I suspect that the people who want the sharing, probably are much more likely to already be passing a host string to FakeRedis in their test code. They're patching some function used by their real code, or mocking some factory used by the real code, and the real code never passes no args because it's getting the redis connection details from some kind of parameter/config/whatever of its own. But that's just a guess based on the fact nobody noticed for so long that sync and async were inconsistent.

steve-mavens · Answer 8 · Tue Mar 12 2024 18:52:18 GMT+0800 (China Standard Time)

@cunla as for whether it's a breaking change: I think it depends how much the docs need to change to accurately describe the behaviour. The part Atheuz quoted does seem, to me, to be quite close to guaranteeing the old behaviour. There comes a point where if a behaviour is unintended by the author, but guaranteed by the docs, then changing both the code and the docs at the same time is more than a bugfix :-)

Daniel M · Answer 9 · Tue Mar 12 2024 20:09:45 GMT+0800 (China Standard Time)

ok, since the documentation states "a new instance is automatically created for you", I merged the PR and will publish a fix.

Note that when supplying the same connection params, the server will be shared still - all that changed is the default behavior.

steve-mavens · Answer 10 · Tue Mar 12 2024 20:57:14 GMT+0800 (China Standard Time)

when you create dicts like a = dict() and b = dict() you don't expect a and b to share state)

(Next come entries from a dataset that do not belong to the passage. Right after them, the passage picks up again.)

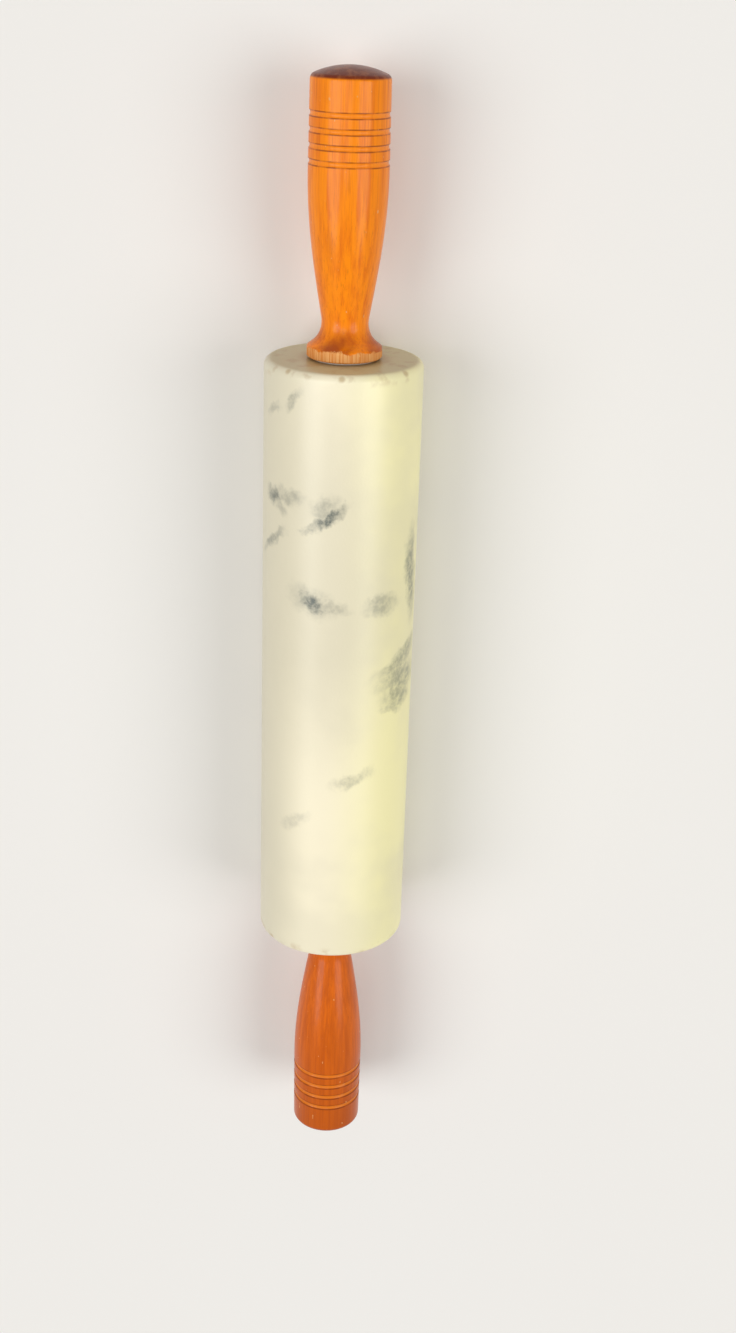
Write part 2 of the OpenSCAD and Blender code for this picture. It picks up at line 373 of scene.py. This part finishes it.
# %% Node helpers: textures and bumps
def noise(tree, place, scale, detail=3.0, roughness=0.5, output="Fac"):
    node = tree.nodes.new("ShaderNodeTexNoise")
    feed(tree, node.inputs["Vector"], place)
    for name, value in (("Scale", scale), ("Detail", detail), ("Roughness", roughness)):
        node.inputs[name].default_value = value
    return node.outputs[output]


def stretched_noise(tree, place, scales, detail=3.0, roughness=0.5):
    """Noise with its own scale on each axis, for grain and rings."""
    node = tree.nodes.new("ShaderNodeMapping")
    feed(tree, node.inputs["Vector"], place)
    node.inputs["Scale"].default_value = scales
    return noise(tree, node.outputs[0], 1.0, detail, roughness)


def bumps(tree, height, distance):
    node = tree.nodes.new("ShaderNodeBump")
    feed(tree, node.inputs["Height"], height)
    node.inputs["Distance"].default_value = distance
    return node.outputs[0]


print("texture helpers:", noise.__name__, stretched_noise.__name__, bumps.__name__)


# %% Node helpers: groups and finishes
def new_group(name, inputs, outputs):
    """An empty shader group with named number inputs, and outputs of the kinds given."""
    tree = bpy.data.node_groups.new(name, "ShaderNodeTree")
    for label in inputs:
        tree.interface.new_socket(label, in_out="INPUT", socket_type="NodeSocketFloat")
    for label, kind in outputs.items():
        tree.interface.new_socket(label, in_out="OUTPUT", socket_type="NodeSocket" + kind)
    return tree, tree.nodes.new("NodeGroupInput").outputs, tree.nodes.new("NodeGroupOutput").inputs


def use_group(tree, group, values=None):
    node = tree.nodes.new("ShaderNodeGroup")
    node.node_tree = group
    for label, value in (values or {}).items():
        feed(tree, node.inputs[label], value)
    return node.outputs


def new_finish(name, **constants):
    """A material with its Principled shader, and its constant values on the shader's own sockets."""
    material = bpy.data.materials.new(name)
    material.use_nodes = True
    shader = material.node_tree.nodes["Principled BSDF"]
    for label, value in constants.items():
        shader.inputs[label.replace("_", " ")].default_value = value
    return material, material.node_tree, shader


print("group helpers:", new_group.__name__, use_group.__name__, new_finish.__name__)

# %% [markdown]
# Stone, wood and metal are all patterned round the axis. This group turns Object coordinates into
# millimetres along the pin, the angle round it, and the distance from its axis. Object coordinates
# stay with a piece when it turns, so the marks in the stone travel with the barrel.

# %% Round-the-pin coordinates
pin_places, _, pin_out = new_group("pin_places", [], {
    "Along": "Float", "Angle": "Float", "Across": "Float", "Radius": "Float", "Place": "Vector"})
coordinates = pin_places.nodes.new("ShaderNodeTexCoord").outputs["Object"]
in_mm = pin_places.nodes.new("ShaderNodeVectorMath")
in_mm.operation = "SCALE"
feed(pin_places, in_mm.inputs[0], coordinates)
in_mm.inputs["Scale"].default_value = 1 / MM
split = pin_places.nodes.new("ShaderNodeSeparateXYZ")
feed(pin_places, split.inputs[0], in_mm.outputs[0])
along_x, across_y, up_z = split.outputs
radius_squared = maths(pin_places, "ADD", times(pin_places, across_y, across_y),
                       times(pin_places, up_z, up_z))
pin_values = {"Along": along_x, "Angle": maths(pin_places, "ARCTAN2", across_y, up_z),
              "Across": across_y, "Radius": maths(pin_places, "SQRT", radius_squared),
              "Place": in_mm.outputs[0]}
for label, value in pin_values.items():
    feed(pin_places, pin_out[label], value)
print("group:", pin_places.name)

# %% [markdown]
# A smudge in marble is a soft, tilted oval of grey mineral. The group turns the surface's place by
# the tilt, measures how far out of the oval it is, and fades there. One group used many times keeps
# each smudge down to six numbers.

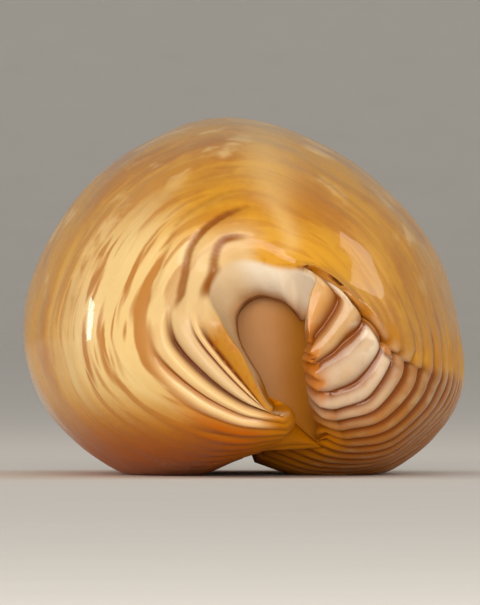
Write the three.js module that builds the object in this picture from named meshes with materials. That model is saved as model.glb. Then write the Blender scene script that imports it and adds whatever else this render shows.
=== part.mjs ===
import * as THREE from "three";
import { mergeVertices } from "three/addons/utils/BufferGeometryUtils.js";

// A whole cowrie shell in millimetres, lying on its two soles.
// X runs across it towards the outer lip, Y along it from the spire end to the canal end, Z up.
const halfLength = 30;
const soleSink = 0.6;

// Guide lines round the shell, from the outer lip over the back to the inner lip.
// wide: x, z and wall share on the widest section. rim: the same on the rim of the spire end.
// A wall share is how far the inner face lies from the outer face towards the axis of the hollow.
const guides = [
  { wide: [2.0, 1.8, 0.3], rim: [5.3, 13.0, 0.36] }, // outer lip
  { wide: [5.8, 0.3, 0.26], rim: [5.3, 14.3, 0.38] }, // outer sole
  { wide: [12.4, 0.9, 0.22], rim: [5.5, 15.8, 0.42] }, // outer sole edge
  { wide: [18.0, 6.2, 0.16], rim: [6.0, 17.3, 0.44] }, // outer margin
  { wide: [18.3, 12.9, 0.11], rim: [4.9, 18.0, 0.46] }, // right flank
  { wide: [15.4, 21.0, 0.1], rim: [3.7, 18.2, 0.46] }, // right shoulder
  { wide: [8.0, 27.7, 0.1], rim: [2.4, 18.4, 0.46] }, // right crown
  { wide: [-1.5, 30.8, 0.1], rim: [1.0, 18.8, 0.45] }, // crown
  { wide: [-10.4, 27.5, 0.11], rim: [-0.7, 18.9, 0.43] }, // left crown
  { wide: [-16.4, 20.7, 0.13], rim: [-2.2, 18.0, 0.41] }, // left shoulder
  { wide: [-18.7, 12.4, 0.2], rim: [-3.0, 15.9, 0.35] }, // left flank
  { wide: [-16.4, 5.7, 0.4], rim: [-2.3, 13.5, 0.27] }, // inner margin
  { wide: [-10.4, 0.8, 0.5], rim: [-0.9, 11.2, 0.18] }, // inner sole edge
  { wide: [-4.6, 0.3, 0.5], rim: [1.1, 8.5, 0.15] }, // inner sole
  { wide: [-0.1, 1.9, 0.35], rim: [3.5, 6.8, 0.25] }, // inner lip
];
const lastGuide = guides.length - 1;
const marginGuide = 3;

// Where the soles turn into the back, counted in guide lines
const outerSoleFade = [3, 5];
const innerSoleFade = [9, 11];

// Canal end: the rim of the spire end, drawn in towards a lower centre
const rimCentre = [1.5, 13.3];
const canalCentre = [1.2, 9.8];
const canalScale = 0.78;

// Sweep along the shell: steps are longer at the two ends than in the middle
const endCrowding = 0.225;
const backRoundness = { spire: 1.0, canal: 1.15 };
const soleRoundness = { spire: 0.75, canal: 0.85 };
const roofSetback = 2;
const endWall = 0.13;

// Lips: how far each swings towards the outer side near an end, in millimetres,
// and where the swing grows and dies away, in degrees from that end
const outerLipSwing = { spire: 5.2, canal: 1.8 };
const outerSwingGrowth = 48;
const outerSwingPower = 0.7;
const outerSwingFade = [46, 74];
const innerLipSwing = { spire: 1.9, canal: 0.9 };
const innerSwingGrowth = [0, 25];
const innerSwingFade = [35, 70];
const lipRounding = 0.7;
const lipRoundingGrowth = 0.04;

// Axis of the hollow
const axisAtRim = [4.6, 10.5];
const axisAtWide = [3.0, 14.5];

// Ridges and folds
const ridgeCount = 31;
const outerGrooveDepth = 0.6;
const innerGrooveDepth = 0.6;
const innerGrooveShift = 2 / 3;
const grooveSharpness = 3;
const rimGrowth = 0.02;

// The ends of the shell, as a share of its length, where folds run on over the flank and a groove
// follows the outer margin
const endZone = [0.05, 0.3];
const outerRidgeFade = [2.9, 3.3];
const innerFoldStart = { middle: 12.8, end: 10 };
const innerFoldGrowth = 1;
const marginGroove = 3.15;
const marginGrooveWidth = 0.18;
const marginGrooveDepth = 0.7;

// Mesh: steps for each ridge, and the places of the long edges counted in guide lines
const stepsPerRidge = 3;
const aroundStops = [
  0, 0.5, 1, 1.6, 2.2, 2.7, 2.95, 3.15, 3.4, 4, 4.7, 5.5,
  6.4, 7.3, 8.2, 9.1, 10, 10.8, 11.6, 12.25, 12.9, 13.45, 14,
];
const wallSteps = 2;
const normalStep = { along: 0.01, around: 0.2 };
const weldDistance = 1e-4;

const degree = Math.PI / 180;
const { smoothstep, lerp, clamp } = THREE.MathUtils;

function guideCurve(key) {
  const points = guides.map((guide) => new THREE.Vector3(...guide[key]));
  return new THREE.CatmullRomCurve3(points, false, "catmullrom", 0.5);
}
const wideCurve = guideCurve("wide");
const rimCurve = guideCurve("rim");

function sweepAngle(along) {
  return Math.PI * along + endCrowding * Math.sin(2 * Math.PI * along);
}

// 1 on both soles, 0 on the back
function soleWeight(around) {
  return 1 - smoothstep(around, ...outerSoleFade) + smoothstep(around, ...innerSoleFade);
}

// Swing of the two lips, in degrees from the nearer end
function lipSwing(fromEnd, around, end) {
  const outerWeight = clamp(1 - around / marginGuide, 0, 1);
  const innerWeight = clamp((around - lastGuide) / marginGuide + 1, 0, 1);
  const outerGrowth = Math.pow(Math.min(fromEnd / outerSwingGrowth, 1), outerSwingPower);
  const outerShape = outerGrowth * (1 - smoothstep(fromEnd, ...outerSwingFade));
  const innerShape = smoothstep(fromEnd, ...innerSwingGrowth) * (1 - smoothstep(fromEnd, ...innerSwingFade));
  return outerLipSwing[end] * outerWeight * outerShape + innerLipSwing[end] * innerWeight * innerShape;
}

// Rim of one end: x and z as its x and y, wall share as its z
function rimPoint(around, end) {
  const rim = rimCurve.getPoint(around / lastGuide);
  if (end === "canal") {
    rim.x = canalCentre[0] + canalScale * (rim.x - rimCentre[0]);
    rim.y = canalCentre[1] + canalScale * (rim.y - rimCentre[1]);
  }
  return rim;
}

// One ring line of the shell, between the rim and the widest section, in the same order as a rim
function ringPoint(along, around) {
  const turn = sweepAngle(along);
  const end = along > 0.5 ? "canal" : "spire";
  const roundness = lerp(backRoundness[end], soleRoundness[end], soleWeight(around));
  const reach = Math.pow(clamp(Math.sin(turn), 0, 1), roundness);
  const ring = rimPoint(around, end).lerp(wideCurve.getPoint(around / lastGuide), reach);
  const fromEnd = Math.min(turn, Math.PI - turn) / degree;
  ring.x += lipSwing(fromEnd, around, end);
  return { ring, reach, turn };
}

function outerPoint(along, around) {
  const { ring, reach, turn } = ringPoint(along, around);
  const setback = roofSetback * (1 - reach) * (1 - soleWeight(around));
  const y = -(halfLength - setback) * Math.cos(turn);
  return new THREE.Vector3(ring.x, y, ring.y - soleSink);
}

function hollowPoint(along, around) {
  const { ring, reach } = ringPoint(along, around);
  const point = outerPoint(along, around);
  point.x = lerp(point.x, lerp(axisAtRim[0], axisAtWide[0], reach), ring.z);
  point.z = lerp(point.z, lerp(axisAtRim[1], axisAtWide[1], reach), ring.z);
  point.y *= 1 - endWall;
  return point;
}

// Narrow grooves at whole numbers, broad crests between them
function grooveShape(count) {
  return Math.pow((1 + Math.cos(2 * Math.PI * count)) / 2, grooveSharpness);
}

function relief(along, around) {
  const count = ridgeCount * along;
  const fromEnd = Math.min(along, 1 - along);
  const nearEnd = 1 - smoothstep(fromEnd, ...endZone);
  const pastRim = smoothstep(fromEnd, 0, rimGrowth);
  const outerReach = 1 - smoothstep(around, ...outerRidgeFade);
  const innerStart = lerp(innerFoldStart.middle, innerFoldStart.end, nearEnd);
  const innerReach = smoothstep(around, innerStart, innerStart + innerFoldGrowth);
  const marginLine = Math.exp(-Math.pow((around - marginGroove) / marginGrooveWidth, 2)) * nearEnd;
  const outerGroove = outerGrooveDepth * grooveShape(count) * outerReach;
  const innerGroove = innerGrooveDepth * grooveShape(count + innerGrooveShift) * innerReach;
  return -pastRim * (outerGroove + innerGroove + marginGrooveDepth * marginLine);
}

function outwardNormal(along, around) {
  const before = Math.max(along - normalStep.along, 0);
  const after = Math.min(along + normalStep.along, 1);
  const left = Math.max(around - normalStep.around, 0);
  const right = Math.min(around + normalStep.around, lastGuide);
  const lengthwise = outerPoint(after, around).sub(outerPoint(before, around));
  const crosswise = outerPoint(along, right).sub(outerPoint(along, left));
  return lengthwise.cross(crosswise).normalize();
}

function shellPoint(along, around, depth) {
  const outer = outerPoint(along, around);
  outer.addScaledVector(outwardNormal(along, around), relief(along, around));
  const point = outer.lerp(hollowPoint(along, around), depth);
  const pastRim = smoothstep(Math.min(along, 1 - along), 0, lipRoundingGrowth);
  const round = 4 * depth * (1 - depth) * lipRounding * pastRim;
  if (around === 0) point.x -= round;
  if (around === lastGuide) point.x += round;
  if (depth === 0) point.z = Math.max(point.z, 0);
  return point;
}

// A box of thin wall, whose two large faces become the outside and the hollow
function shellGeometry() {
  const alongSteps = ridgeCount * stepsPerRidge;
  const box = new THREE.BoxGeometry(1, 1, 1, alongSteps, aroundStops.length - 1, wallSteps);
  const position = box.attributes.position;
  for (let i = 0; i < position.count; i += 1) {
    const along = position.getX(i) + 0.5;
    const stop = Math.round((position.getY(i) + 0.5) * (aroundStops.length - 1));
    const depth = 0.5 - position.getZ(i);
    const point = shellPoint(along, aroundStops[stop], depth);
    position.setXYZ(i, point.x, point.y, point.z);
  }
  box.deleteAttribute("normal");
  box.deleteAttribute("uv");
  const geometry = mergeVertices(box, weldDistance);
  geometry.computeVertexNormals();
  return geometry;
}

const glaze = new THREE.MeshStandardMaterial({ color: 0xc8903c, roughness: 0.18, metalness: 0 });
const shell = new THREE.Mesh(shellGeometry(), glaze);
shell.name = "shell";

const cowrie = new THREE.Group();
cowrie.add(shell);

export default cowrie;
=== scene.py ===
import math
from functools import lru_cache

import bmesh
import bpy
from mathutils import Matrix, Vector, noise


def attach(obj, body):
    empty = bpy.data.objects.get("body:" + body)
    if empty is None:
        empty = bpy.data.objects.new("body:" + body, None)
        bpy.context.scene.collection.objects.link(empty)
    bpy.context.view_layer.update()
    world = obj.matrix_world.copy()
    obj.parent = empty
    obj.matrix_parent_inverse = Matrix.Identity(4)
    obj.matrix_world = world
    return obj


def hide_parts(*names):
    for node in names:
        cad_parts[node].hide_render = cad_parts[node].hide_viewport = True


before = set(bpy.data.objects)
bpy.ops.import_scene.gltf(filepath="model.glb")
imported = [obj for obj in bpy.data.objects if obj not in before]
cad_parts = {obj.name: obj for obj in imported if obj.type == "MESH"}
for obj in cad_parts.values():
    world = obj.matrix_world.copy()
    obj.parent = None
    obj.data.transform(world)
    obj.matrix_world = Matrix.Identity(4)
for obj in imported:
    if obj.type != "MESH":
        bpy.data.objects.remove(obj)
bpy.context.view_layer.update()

mm = 0.001
tau = 2 * math.pi


# Small helpers for the form

def mix(low, high, share):
    return low + (high - low) * share


def clamp(value, low=0.0, high=1.0):
    return max(low, min(high, value))


def ease(value, start, end):
    # a soft step from 0 at start to 1 at end, where end may be the lower place
    share = clamp((value - start) / (end - start))
    return share * share * (3 - 2 * share)


def zoneShare(steps, places):
    # a product of soft steps, each written as its field, where it is 0 and where it is 1
    return math.prod(ease(places[field], start, end) for field, start, end in steps)


def bell(value, middle, width):
    return math.exp(-((value - middle) / width) ** 2)


def onward(start, end):
    # the next point of a straight line
    return tuple(2 * b - a for a, b in zip(start, end))


def splineAt(points, place):
    # a smooth curve through every point, one step of place from each point to the next
    start = min(int(place), len(points) - 2)
    share = place - start
    here, after = points[start], points[start + 1]
    before = points[start - 1] if start > 0 else onward(after, here)
    beyond = points[start + 2] if start + 2 < len(points) else onward(here, after)
    result = []
    for earlier, low, high, later in zip(before, here, after, beyond):
        slopeIn, slopeOut = (high - earlier) / 2, (later - low) / 2
        cubic = 2 * low - 2 * high + slopeIn + slopeOut
        square = -3 * low + 3 * high - 2 * slopeIn - slopeOut
        result.append(((cubic * share + square) * share + slopeIn) * share + low)
    return result


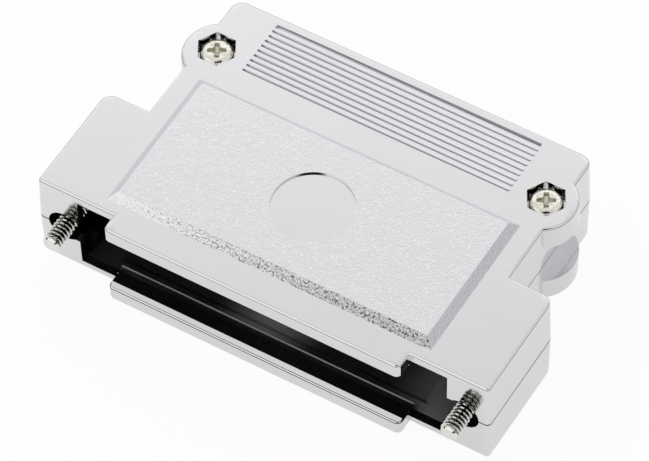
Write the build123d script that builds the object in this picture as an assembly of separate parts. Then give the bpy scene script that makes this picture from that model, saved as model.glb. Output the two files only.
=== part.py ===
from build123d import *
import os
from math import cos, radians

# Two-part hood for a 37-way D-sub connector, in millimetres.
# X runs along the connector's mouth, Y runs back towards the cable, and Z is up.
# The origin is midway between the jackscrews, on the ears' front plane and the parting plane.

# Connector that the hood takes, after the standard sizes of a 37-way shell
jackscrew_spacing = 63.5
flange_width = 69.3
flange_height = 12.5
flange_thickness = 1.2
flange_play = 0.25
connector_body_width = 57.3
connector_body_depth = 6.25
connector_body_play = 0.35

# Hood outside
skin = 1.35
ear_wall = 1.1
ear_depth = 18.3
body_width = 58.0
body_wall = 1.6
hood_depth = 41.8
front_wall = 1.4
ear_rear_wall = 1.4
rear_corner_radius = 2.0
ear_corner_radius = 2.0
front_corner_radius = 0.7
draft_angle = 1.3
edge_radius = 0.45
seam_chamfer = 0.12

# Mouth and lips
mouth_width = 58.8
lip_width = 47.0
lip_reach = 2.6
lip_opening = 10.6
lip_corner_radius = 0.9
lip_edge_radius = 0.3

# Raised panel with its plain disc, and the recess behind it
panel_width = 51.4
panel_depth = 24.35
panel_front = 2.1
panel_rise = 1.2
panel_slope = 45.0
panel_edge_radius = 0.12
recess_inset = 0.9
disc_diameter = 12.0
disc_recess = 0.3

# Ribbed grip
grip_width = 42.9
grip_from_rear = 1.65
grip_pitch = 1.0
grip_grooves = 10
groove_width = 0.42
rear_groove_width = 0.65
groove_depth = 0.38
groove_slant = 12.0

# Side lugs round the assembly screws
lug_radius = 5.6
lug_spacing = 51.4
lug_from_rear = 9.95
lug_gap = 7.5

# Assembly screws and nuts
screw_spacing = 53.0
screw_from_rear = 9.55
screw_diameter = 2.5
screw_tip_chamfer = 0.3
screw_head_diameter = 4.5
screw_head_height = 1.7
screw_head_radius = 0.9
cross_width = 0.75
cross_length = 2.7
cross_depth = 1.0
cross_slant = 8.0
cross_turn = 29.0
nut_width = 5.0
nut_thickness = 2.0
nut_chamfer = 0.25
thread_play = 0.02
pocket_play = 0.15
pocket_depth = 2.3
pocket_wall = 1.0
screw_hole_play = 0.1
column_wall = 1.05

# Jackscrews and the clips that keep them in the hood
jackscrew_diameter = 2.84
jackscrew_reach = 3.8
jackscrew_head_recess = 0.7
jackscrew_tip_chamfer = 0.35
jackscrew_shank_diameter = 2.3
jackscrew_head_diameter = 5.0
jackscrew_head_length = 2.4
jackscrew_head_chamfer = 0.3
jackscrew_slot_width = 0.8
jackscrew_slot_depth = 1.1
jackscrew_travel = 2.0
stop_play = 0.3
stop_thickness = 1.35
ear_hole_diameter = 5.2
ear_slot_height = 4.1
stop_hole_play = 0.25
access_hole_play = 0.35
clip_diameter = 4.6
clip_thickness = 0.7
clip_mouth = 1.5
clip_groove_depth = 0.2
clip_behind_thread = 0.15
clip_play = 0.05

# Locating pins between the shells
pin_diameter = 1.8
pin_height = 1.6
pin_chamfer = 0.3
pin_play = 0.1
pin_from_front = 21.5
pin_inset = 1.4
pin_post_wall = 1.1

# Low ribs behind the ends of the connector's flange
flange_rib_height = 2.0
flange_rib_thickness = 1.35

# Cable exit and clamp
cable_diameter = 8.0
cable_exit_diameter = 12.0
clamp_end = 4.0
clamp_thickness = 5.4
clamp_gap = 0.5
clamp_corner_radius = 0.6
clamp_screw_spacing = 18.0
clamp_seat_depth = 2.1
clamp_groove_depth = 0.5
clamp_groove_width = 0.8
clamp_groove_pitch = 2.4
head_play = 0.25
pad_height = 0.6
pad_width = 0.8
fence_thickness = 1.0
fence_height = 3.0
fence_play = 0.1
cable_play = 1.0

# Hood sizes worked out from the ones above
inner_half_height = flange_height / 2 + flange_play
half_height = inner_half_height + skin
ear_inner_half_width = flange_width / 2 + flange_play
ear_half_width = ear_inner_half_width + ear_wall
ear_inner_rear = ear_depth - ear_rear_wall
body_half_width = body_width / 2
body_inner_half_width = body_half_width - body_wall
body_inner_rear = hood_depth - body_wall
connector_half_width = connector_body_width / 2 + connector_body_play
slot_rear = front_wall + flange_thickness + flange_play
connector_rear = slot_rear + connector_body_depth + flange_play
panel_centre_y = panel_front + panel_depth / 2
panel_top = half_height + panel_rise
lug_y = hood_depth - lug_from_rear
lug_x = lug_spacing / 2
pin_x = body_inner_half_width - pin_inset

# Screw and nut sizes worked out
screw_x = screw_spacing / 2
screw_y = hood_depth - screw_from_rear
screw_hole_radius = screw_diameter / 2 + screw_hole_play
column_radius = screw_hole_radius + column_wall
nut_corner_radius = nut_width / 2 / cos(radians(30))
pocket_corner_radius = (nut_width / 2 + pocket_play) / cos(radians(30))
pocket_floor = half_height - pocket_depth

# Jackscrew sizes worked out
jackscrew_x = jackscrew_spacing / 2
jackscrew_radius = jackscrew_diameter / 2
shank_radius = jackscrew_shank_diameter / 2
clip_groove_radius = shank_radius - clip_groove_depth
stop_hole_radius = shank_radius + stop_hole_play
access_radius = jackscrew_head_diameter / 2 + access_hole_play
head_rear = ear_depth - jackscrew_head_recess
head_front = head_rear - jackscrew_head_length
stop_rear = head_front - jackscrew_travel - stop_play
stop_front = stop_rear - stop_thickness
clip_rear = stop_front - stop_play - jackscrew_travel
clip_front = clip_rear - clip_thickness
thread_rear = clip_front - clip_behind_thread

# Clamp sizes worked out
cable_radius = cable_diameter / 2
clamp_width = clamp_screw_spacing + 2 * clamp_end
clamp_top = inner_half_height - pad_height
clamp_rear = body_inner_rear - fence_play
clamp_front = clamp_rear - clamp_thickness
clamp_y = (clamp_front + clamp_rear) / 2
clamp_screw_x = clamp_screw_spacing / 2
clamp_seat = clamp_top - clamp_seat_depth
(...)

But when you create httpx clients like a = httpx.Client() and b = httpx.Client() you do expect them to connect to the same internet (and to the same state of respx mocks) ;-) I think because of the way it's implemented, and because of the use case of testing code that creates multiple connection objects, it's natural for cunla to think of fakredis.FakeRedis as a client for accessing a shared world of fake servers. Whereas people writing tests of code that only uses one Redis object don't care about that, they naturally just want as much test isolation as possible.